И тут я сразу понял, что папа человек серьезный и с ним не забалуешь. Пошел в детский сад, а когда пришел, вся квартира была прибрана. Тут-то и понял, что меня вытурили, чтобы не мешал разбираться… Первое, что бросилось в глаза, — это красивая ваза, наполненная какими-то квадратиками в цветастых обертках.

— Что это, папа?

— Жвачки, Трофим.

— Это конфеты такие?

— Нет, не конфеты, но похоже. Их надо жевать, но не глотать.

— А сколько можно жевать?

— Да сколько хочешь, пока не надоест…

Мне понравились квадратики. Особенно потому, что, после того как дожуешь жвачку до исчезновения вкуса, ее можно приклеивать к чему-нибудь. К ножке стола, например, или стула. На другой день я взял с собой жевательные резинки в детский сад. Первым, кого я угостил заморской диковинкой, были мои пассии — Карина и Марина. Карине, которая была не такой зловредной, я сказал, что после жевания остатки резинки надо выплевывать. А Маринке ничего не сказал, и она ее проглотила. Сейчас мне стыдно за эту подлянку.

А потом потянулись обычные дни, то радостные, то печальные. Отец уходил на работу, но не каждый день. И все свободное время проводил за пишущей машинкой. Печатал, складывал листы в папку, то в одну, то в другую. Иногда что-то рвал. Помню, разорвав очередной отпечатанный лист, сказал: «Не поймут товарищи». Иногда вскакивал среди обеда или ужина и бежал к машинке.

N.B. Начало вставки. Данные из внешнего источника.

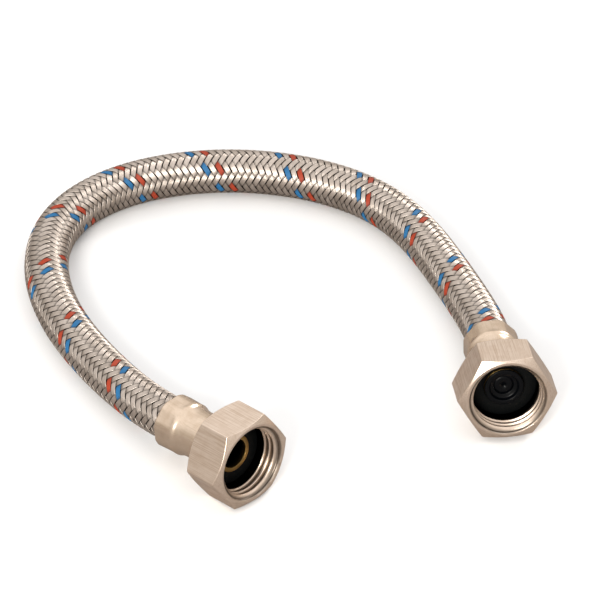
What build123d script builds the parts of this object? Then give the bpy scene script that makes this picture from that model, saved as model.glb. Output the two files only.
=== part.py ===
from build123d import *
import os
from math import cos, pi, radians, sin, sqrt, tan

# Braided supply line: a rubber tube in a braided steel sleeve, with a swivel nut at each end.
# Millimetres, +Z up. The origin is where the valve end nut's thread starts, on its axis and
# MOUTH_CHAMFER inside its mouth. Seen from above, +Y runs from there into the fitting. The line
# lies on a level surface below the origin: each nut rests on the back edge of its lower flat, so
# the end fittings slope down to the hose.
# "depth" is the distance from a nut's mouth along its axis, into the line.

# Hose: how thick it is, how long it is, and how it lies.
HOSE_OD = 12.6
SLEEVE_WALL = 0.55
TUBE_BORE = 8.4
LENGTH = 341.5                # mouth to mouth, along the centreline
STRAIGHT_END = 33.0           # depth at which the hose starts to bend
BEND_PER_CM = (8.9, 0.3, 11.9, 7.7, 8.6, 17.0, 8.1, 2.3, 5.5)    # degrees, at even stations
VALVE_END_TILT = 9.5          # degrees each end fitting slopes down to the hose
PLAIN_END_TILT = 6.5
PATH_STEP = 0.5

# The hose is cut into rigid lengths at these distances from the valve end's mouth, closest
# together where it curves most. HINGE_GAP lets one length swing until the hose is straight.
HINGES = (48.5, 98.0, 118.0, 143.5, 168.0, 186.0, 204.0, 222.0, 240.0, 283.5)
HINGE_GAP = 3.6

# Clearances between pieces.
TOUCH = 0.05                  # pieces that sit still against each other
RUNNING = 0.06                # the nut on its nipple

# Swivel nut with a G 1/2 thread, cut as a plain bore at the thread's minor diameter.
NUT_ACROSS_FLATS = 24.0
HEX_LENGTH = 12.6
NUT_LENGTH = 14.2
NUT_NECK_R = 8.4
HEX_CHAMFER_ANGLE = 30.0
HEX_FACE_R = 11.4
THREAD_MINOR_R = 18.631 / 2
MOUTH_CHAMFER = 1.5
THREAD_END = 6.2
RELIEF_R = 10.4
NUT_FLOOR = 11.3              # depth of the shoulder that the nipple's flange pulls against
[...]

Или что-то вспоминал важное, или светлая идея приходила…

Сделаю здесь маленькое отступление. Еще когда папа сидел в британской тюрьме, к нему обратилось известное английское издательство «Невил Спиармен Лимитед» с просьбой написать шпионские мемуары, имея в виду длительный «творческий» отпуск советского разведчика-нелегала. Отец ответил тогда, и об этом он многократно рассказывал, что такие мемуары он сможет подготовить, только вернувшись на Родину. Когда это произошло через три года, вместо двадцати пяти, издательство напомнило о своей просьбе. Вопрос о мемуарах, насколько я знаю, решался аж на уровне Политбюро. И отец получил благословение свыше при условии, что весь возможный гонорар уйдет на нужды советской разведки. Так появилась на свет книга «Двадцать лет в советской секретной службе. Мемуары Гордона Лонсдейла», не раз процензурированная нашими товарищами из разных ведомств, а посему представляющая собой сплошное вранье, но тем не менее изданная и переизданная во многих странах… Как-никак известное имя и детективный сюжет. А тут не так давно навестил меня корреспондент Би-би-си, который делал фильм об отце. Оглядев мою скромную квартирку, он удивленно произнес:

— Неужели вам отец ничего не оставил? Ведь за свои мемуары он должен был получить более сотни тысяч долларов. Это по тем временам были очень большие деньги.

— Нет, почему же, — ответил я, гордо подняв голову. — Отец оставил мне подержанную «Волгу», а свой гонорар он отдал на развитие детских садов.

Корреспондент удивленно посмотрел на меня и произнес сакраментальную фразу:

— Ох уж, эти мне русские!

Отец действительно не получил ни цента. Все деньги осели на каких-то неизвестных мне счетах. А ведь я мог бы приобрести на них вполне приличную квартиру уже для моей семьи.